Şimdi önümüzde dört yıl boyunca seçimsiz bir dönem var. Ancak bölgede yaşanan belirsizlikler ve çatışmalar devam ediyor. Son 30 yılda ülkemizin sınırlarının etrafında 13 savaş yaşandı ve hala devam etmekte olanlar var.
Suriye’nin durumu herkesçe malum. Güneydoğu sınırımızdaki terör tehdidi ve Gazze’deki insan hakları ihlalleri sadece 500 km uzaklıkta.
2019 yılında yüzde 11 olarak kaydedilen enflasyon oranı, son dönemde yaşanan olaylar nedeniyle yükseldi. Pandemi, Rusya-Ukrayna savaşı ve 6 Şubat depremleri, enflasyonun artmasına neden oldu.
Ülkemizde anormal durumlarla karşı karşıya olduğumuz bir gerçek. Bu nedenle normalleşme ve yumuşama ihtiyacı oldukça önemli.
Son zamanlarda yaşanan siyasi gelişmeler, normalde diğer ülkelerde pek dikkat çekmeyecek olaylar ancak Türkiye’de büyük yankı uyandırıyor. Cumhurbaşkanı Recep Tayyip Erdoğan ile CHP Genel Başkanı Kemal Kılıçdaroğlu arasındaki görüşmeler, önemli bir adım olarak değerlendiriliyor.
Cumhurbaşkanı Erdoğan, bu diyalog sürecini “yumuşama” olarak nitelendirirken, Kılıçdaroğlu ise “normalleşme” olarak adlandırdı. Türk siyasetinde yaşanan bu gelişmeler, hem yumuşama hem de normalleşme anlamına geliyor.
Muhalefetin yumuşama adımları, sorunların çözümüne katkı sağlayabilir. Sorunların müzakere yoluyla çözülmesi, mücadeleden daha etkin olacaktır.

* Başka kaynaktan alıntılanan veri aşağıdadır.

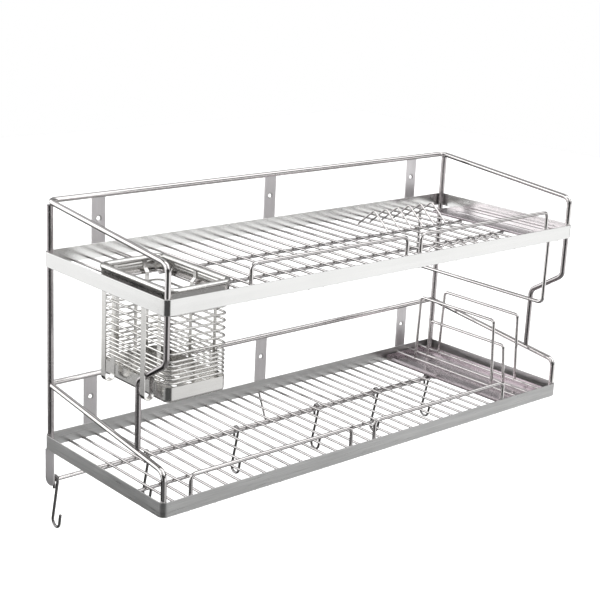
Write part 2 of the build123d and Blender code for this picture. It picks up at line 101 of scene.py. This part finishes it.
def makeGrainGroup():
    look = grainLook
    tree, start, end = newSocketGroup(
        "drawnGrain",
        [("Vector", "NodeSocketVector", None), ("Stretch", "NodeSocketVector", (1.0, 1.0, 1.0)),
         ("Scale", "NodeSocketFloat", 400.0), ("Contrast", "NodeSocketFloat", 1.0)],
        [("Grain", "NodeSocketFloat"), ("Streak", "NodeSocketFloat")],
    )
    mapping = tree.nodes.new("ShaderNodeVectorMath")
    mapping.operation = "MULTIPLY"
    tree.links.new(start.outputs["Vector"], mapping.inputs[0])
    tree.links.new(start.outputs["Stretch"], mapping.inputs[1])
    stretched = mapping.outputs[0]
    wideScale = addMath(tree, "MULTIPLY", start.outputs["Scale"], look["wideScale"])
    fine = addNoise(tree, stretched, start.outputs["Scale"], look["fineDetail"], look["fineRough"])
    wide = addNoise(tree, stretched, wideScale, look["wideDetail"], look["wideRough"])
    centred = addMath(tree, "SUBTRACT", fine, 0.5)
    grain = addMath(tree, "ADD", addMath(tree, "MULTIPLY", centred, start.outputs["Contrast"]), 0.5)
    tree.links.new(grain, end.inputs["Grain"])
    tree.links.new(wide, end.inputs["Streak"])
    return tree


# soft smears and small scuffs that break up a polish
smearLook = {
    "cloudDetail": 5.0, "cloudRough": 0.6, "cloudFrom": (0.42, 0.68), "scuffScale": 9.0, "scuffWidth": 0.02,
}


def makeSmearGroup():
    look = smearLook
    tree, start, end = newSocketGroup(
        "handlingSmear",
        [("Vector", "NodeSocketVector", None), ("Size", "NodeSocketFloat", 14.0)],
        [("Smear", "NodeSocketFloat"), ("Scuff", "NodeSocketFloat")],
    )
    vector, size = start.outputs["Vector"], start.outputs["Size"]
    cloud = addNoise(tree, vector, size, look["cloudDetail"], look["cloudRough"])
    ramp = tree.nodes.new("ShaderNodeMapRange")
    ramp.inputs["From Min"].default_value, ramp.inputs["From Max"].default_value = look["cloudFrom"]
    tree.links.new(cloud, ramp.inputs["Value"])
    cells = tree.nodes.new("ShaderNodeTexVoronoi")
    cells.feature = "DISTANCE_TO_EDGE"
    tree.links.new(start.outputs["Vector"], cells.inputs["Vector"])
    tree.links.new(addMath(tree, "MULTIPLY", start.outputs["Size"], look["scuffScale"]), cells.inputs["Scale"])
    line = tree.nodes.new("ShaderNodeMapRange")
    line.inputs["From Min"].default_value = 0.0
    line.inputs["From Max"].default_value = look["scuffWidth"]
    line.inputs["To Min"].default_value = 1.0
    line.inputs["To Max"].default_value = 0.0
    tree.links.new(cells.outputs["Distance"], line.inputs["Value"])
    tree.links.new(ramp.outputs["Result"], end.inputs["Smear"])
    scuff = addMath(tree, "MULTIPLY", line.outputs["Result"], ramp.outputs["Result"])
    tree.links.new(scuff, end.inputs["Scuff"])
    return tree


grainGroup = makeGrainGroup()
smearGroup = makeSmearGroup()


# what every steel finish has in common
steelShared = {"streakShare": 0.6, "grainShare": 0.4, "scuffRough": 0.12, "bumpDistance": 0.0002, "ior": 1.5}


def makeSteel(name, look):
    shared = steelShared
    material = bpy.data.materials.new(name)
    material.use_nodes = True
    tree = material.node_tree
    tree.nodes.clear()
    output = tree.nodes.new("ShaderNodeOutputMaterial")
    shader = tree.nodes.new("ShaderNodeBsdfPrincipled")
    tree.links.new(shader.outputs[0], output.inputs["Surface"])
    shader.inputs["Metallic"].default_value = 1.0
    shader.inputs["IOR"].default_value = shared["ior"]
    coords = tree.nodes.new("ShaderNodeTexCoord").outputs["Object"]
    if look.get("aroundBand"):
        # run the grain along the strip: X + Y grows along every side of the loop
        split = tree.nodes.new("ShaderNodeSeparateXYZ")
        join = tree.nodes.new("ShaderNodeCombineXYZ")
        tree.links.new(coords, split.inputs[0])
        tree.links.new(addMath(tree, "ADD", split.outputs["X"], split.outputs["Y"]), join.inputs["X"])
        tree.links.new(split.outputs["Z"], join.inputs["Z"])
        grainCoords = join.outputs[0]
    else:
        grainCoords = coords
    grain = tree.nodes.new("ShaderNodeGroup")
    grain.node_tree = grainGroup
    grain.inputs["Stretch"].default_value = look["stretch"]
    grain.inputs["Scale"].default_value = look["grainScale"]
    grain.inputs["Contrast"].default_value = look["contrast"]
    tree.links.new(grainCoords, grain.inputs["Vector"])
    smear = tree.nodes.new("ShaderNodeGroup")
    smear.node_tree = smearGroup
    smear.inputs["Size"].default_value = look["smearSize"]
    tree.links.new(coords, smear.inputs["Vector"])

    tone = tree.nodes.new("ShaderNodeMix")
    tone.data_type = "RGBA"
    tone.inputs["A"].default_value = (*look["dark"], 1.0)
    tone.inputs["B"].default_value = (*look["light"], 1.0)
    streak = addMath(tree, "MULTIPLY", grain.outputs["Streak"], shared["streakShare"])
    lines = addMath(tree, "MULTIPLY", grain.outputs["Grain"], shared["grainShare"])
    tree.links.new(addMath(tree, "ADD", streak, lines), tone.inputs["Factor"])
    tree.links.new(tone.outputs["Result"], shader.inputs["Base Color"])

    rough = addMath(tree, "MULTIPLY", grain.outputs["Grain"], look["roughSpread"])
    rough = addMath(tree, "ADD", rough, look["rough"])
    smeared = addMath(tree, "MULTIPLY", smear.outputs["Smear"], look["smearRough"])
    scuffed = addMath(tree, "MULTIPLY", smear.outputs["Scuff"], shared["scuffRough"])
    rough = addMath(tree, "ADD", rough, smeared)
    rough = addMath(tree, "ADD", rough, scuffed)
    tree.links.new(rough, shader.inputs["Roughness"])

    bump = tree.nodes.new("ShaderNodeBump")
    bump.inputs["Strength"].default_value = look["bump"]
    bump.inputs["Distance"].default_value = shared["bumpDistance"]
    tree.links.new(grain.outputs["Grain"], bump.inputs["Height"])
    tree.links.new(bump.outputs["Normal"], shader.inputs["Normal"])
    return material


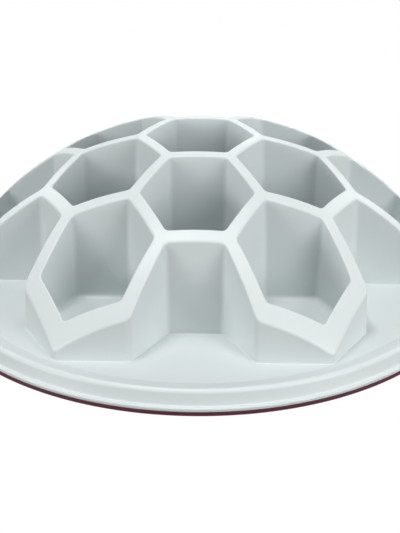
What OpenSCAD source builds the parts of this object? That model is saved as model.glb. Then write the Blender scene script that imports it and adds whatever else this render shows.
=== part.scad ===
// Round slow feeder bowl: a shallow dish, a honeycomb hive that rises from its floor,
// and a soft grip ring pressed into a groove under the rim.
// +Z is up and the origin is on the ground under the middle of the bowl.
// The camera side is -Y, where one of the six open bays looks out.

/* [Hive] */
// Side of a hexagonal cell, between the centre lines of its walls
cell_side = 30.4; // [28:0.1:33]
// Height of the hive's crown above the dish floor
hive_h = 70.7; // [58:0.1:80]
// Thickness of a wall at the crown
wall_top = 4.9; // [4.5:0.1:6]
// Lean of the wall faces, in degrees from upright
draft = 1.4; // [0.8:0.1:1.6]
// Fillet in the upright corners inside a cell or bay
cell_fillet = 3; // [1.5:0.25:5]
// Rounding of the hive's upright outer corners
corner_round = 1.5; // [0.5:0.25:2.5]
// Height of the closed cells' floors above the dish floor
cell_lift = 4.5; // [3.5:0.25:6]
// Distance past the hive's corners at which the dome would meet the dish floor
dome_reach = 2.6; // [1.5:0.1:4]
// Thickness of the moulded skin, with the walls hollow from below
skin = 2; // [1.6:0.1:2.1]

/* [Dish] */
// Thickness of the dish floor
floor_t = 2.2; // [1.8:0.1:2.6]
// Height of the dish floor above the flange of the rim
floor_rise = 4.8; // [3.5:0.1:6]
// Distance from the hive's corners to the crest of the lip
lip_gap = 8; // [7:0.1:16]
// Height of the lip's crest above the dish floor
lip_h = 1.5; // [0.8:0.1:2.2]
// Width of the ramp from the dish floor up to the crest
lip_ramp = 5; // [4:0.25:6]
// Rounding on the outside of the crest
lip_round = 1.25; // [1:0.25:2.5]
// Lean of the skirt below the lip, in degrees from upright
skirt_lean = 27; // [15:1:32]
// Height of the flange at the foot of the skirt
flange_h = 2.5; // [2:0.1:4]
// Distance that the flange stands out from the skirt
flange_w = 0.7; // [0.4:0.1:1.5]
// Thickness of the flange wall at its foot
flange_t = 2; // [1.6:0.1:2.4]
// Thickness of the round rib that holds the inside of the grip ring
rib_t = 2; // [1.5:0.1:3]
// Width of the groove between the flange and the rib, at its mouth
groove_w = 5.9; // [5:0.1:8]

/* [Grip ring] */
// Height of the ring between the flange and the ground
ring_h = 1.6; // [1:0.1:3]
// Distance that the foot of the ring stands out from the flange
ring_flare = 0.6; // [0.3:0.1:1.2]
// Height of the ring's tongue inside the groove
tongue_h = 2.6; // [1.5:0.1:3]
// Play between the tongue and the sides of the groove
tongue_fit = 0.15; // [0.1:0.05:0.3]
// Rounding of the edges of the ring's foot
ring_round = 0.4; // [0.2:0.1:0.6]

/* [Hidden] */

// Length by which a cutting shape runs past what it cuts, and a filling shape into its walls
overrun = 5;
bite = 0.05;
// Segments in each rounded corner of a cell, and in each arc of the rim's outline
corner_steps = 3;
arc_steps = 6;

// Heights above the ground
flange_z = ring_h + flange_h;
floor_z = flange_z + floor_rise;
under_z = floor_z - floor_t;
crest_z = floor_z + lip_h;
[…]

Bugün yapılacak olan CHP ev sahipliğindeki buluşma, umarım siyasi açıdan olumlu sonuçlar doğurur. Son olarak, CHP Genel Başkan Yardımcılarının bakanlarla gerçekleştirdiği ziyaretlerin önemi ve DEM konusundaki endişeler de dikkate alınmalı.